Jürgen is the University of KwaZulu-Natal Music Discipline’s art music composition guru and electronics specialist anywhere from Stockhausen to Zappa and African tonalities. He has composed for numerous orchestras, ensembles and electronic media. He has written music for the Siwela Sonke Dance Theatre and for film and was one of the first to put to music some of Ari’s early poems. His Durban Noise and Scraps Works is a celebrated CD of new South African music.
Singer extraordinaire, composer and economist. Classically trained in Carnatic and Hindustani music, she has spent the last decade collecting the musical compositions of India’s anti-colonial and working-class music from a tradition known as the Indian People’s Theatre Association. She has sung and composed for the theatre, is currently composing music for the poetry of Faiz Ahmad Faiz and completing her book on the aesthetics of the “Radical Impulse”. It was her meeting with South African poet Ari Sitas that started the Indo-African collaboration of Insurrections.
Saziis musicologist, band-leader and guitarist in the jazz-influenced South African township style. He has composed music for documentary television, theatre and film, big band jazz and numerous original pieces employing self-made indigenous Nguni (bows, drums & flutes) and other African musical instruments. Previous collaborations with Jurgen Bauninger include Yinkosi Yeziziba (electronic music, voice, Nguni bows and percussion) and Jiwe (for string quartet, ugubhu bow and percussion).
The Sarod’s new genius, Pritam has worked extensively with Sufi Musician and singer Madan Gopal Singh and was key in Sumangala’s attempt to rework the musical traditions of India’s resistance providing textured renditions of the 1940s and 1950s compositions. He is a remarkable composer in his own right, an improviser and soloist- at home with classical and contemporary music. He is also a part of the experimental Indian-Belgian trio called Kurta Environment.
From a long line of Kolkata based Bengali cello makers and performers, Tapan has been a major figure in Delhi’s music scene playing both classical European and Indian musical compositions for some time. His cello playing and his intuitive feel for progressive music made him collaborate with Sumangala over the years. With his cello and handmade fiddle, he became the natural counterpoint to Brydon’s South African bow.
Drummer extraordinaire, jazz, fusionand experimental. One of the most exciting rhythm-masters of Cape’s jazz scene and a pulse behind Tagore’s and the Pan African Station’s sounds.
Composer, multi-instrumentalist and singer, Neo has been an institution of South Africa’s music scene from the popular to the operatic. A child of a Soweto dynasty of music, he has been key in the musical avant-garde of Cape Town where he has composed for theatre, film and orchestra. His popular duet Blk Sonshine has been a great success but so has been his Pan African Music Station which features music from the entire African diaspora.
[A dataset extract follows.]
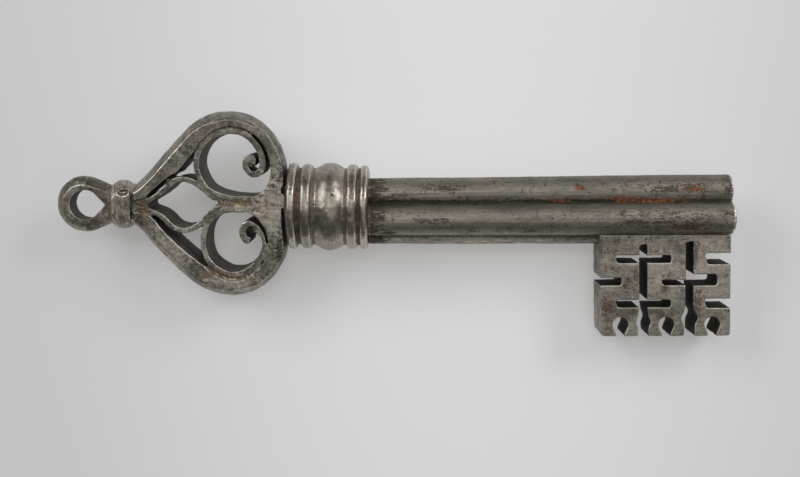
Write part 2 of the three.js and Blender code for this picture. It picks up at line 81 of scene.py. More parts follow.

He has travelled to India and has been fascinated by the chromatic links between Kerala music and Southern African sound. He met Sumangala Damodaran whilst hosting a Toumani Diabate season in Cape Town and the idea exploded.
Poet and historian, Vivek had spent time in South Africa and did not need much goading in joining Sabitha and Ari to construct the wordscapes of the project. His work has been at the forefront of a new sensibility of radical poetry, conscious of the West’s hip-hop traditions, South Africa’s kwaito and diasporic Indian forms.
Award winning dramatist, playwright, performer and poet, Malika has been active as a curator for poetry festivals and projects. She has four of her own poetry anthologies, besides her work being featured in several local and international publications. Malika is a founder-member of the Cape Town-based women writers' collective WEAVE, co-editor of their multi-genre anthology WEAVE’s Ink @ Boiling Point: A selection of 21st Century Black Women’s writing from the Southern Tip of Africa. She responded to Ari’s request to project manage the work on Insurrections. She dived into the process, composing, arranging, reciting and singing.
The doyen of the African Renaissance Movement in South Africa, a remarkable sculptor and oral poet, a philosopher and a dreamer, Pitika responded to the call to write for the project with energy. He and Ari were deeply involved in creative projects since Pitika’s return from exile and often improvised together in performance pieces.
Sabitha is one of the powerful new- generation of poets in India having been raised in a creative family of writers and poets. She teaches literature at Delhi University, is currently pursuing a PhD from the UK and has been a voice, both in Malayalam and English against class, caste and gender exploitation through her expressionist poetry. Her work, has been about the sensibility of the struggles of rural India. She was brought into the project by Sumangala.
Tina is a singer, songwriter, guitarist and author who performs extensively locally and internationally. She has produced and staged her own shows, as well as collaborated with various artists on different productions in South Africa. Her music draws on an eclectic blend of styles including, folk, jazz, latin and contemporary.She grew up in a jazz family. Her father was one of the Cape’s legendary guitarists and Tina has been exploring the Khoisan, and Slave roots of music whilst becoming one of the main voices of the mass democratic movement of the 1980s. She has released three CDs one of which is a remarkable children’s compilation. She did not need convincing to join the project and accept arranging and planning responsibilities once listening to the music improvised by Sumangala, Neo and Sazi in Delhi.
Poet, dramatist and sociologist. Sitas is a vital force in South Africa’s cultural life. That he is re-designing the landscape of South Africa’s Humanities in the country’s higher education system is the kind of minor project he might fall into occasionally. It was his poetry, especially Slave Trades, and its musical texture, that convinced Sumangala that something could be done between the two countries. Ari, often in Delhi, met the innovators of modern Indian music, the sufi philosopher and performer Madan Gopal Singh, the guitarist Susmit Sen, the poets and dramatists of Delhi and threw his energy into this collaboration.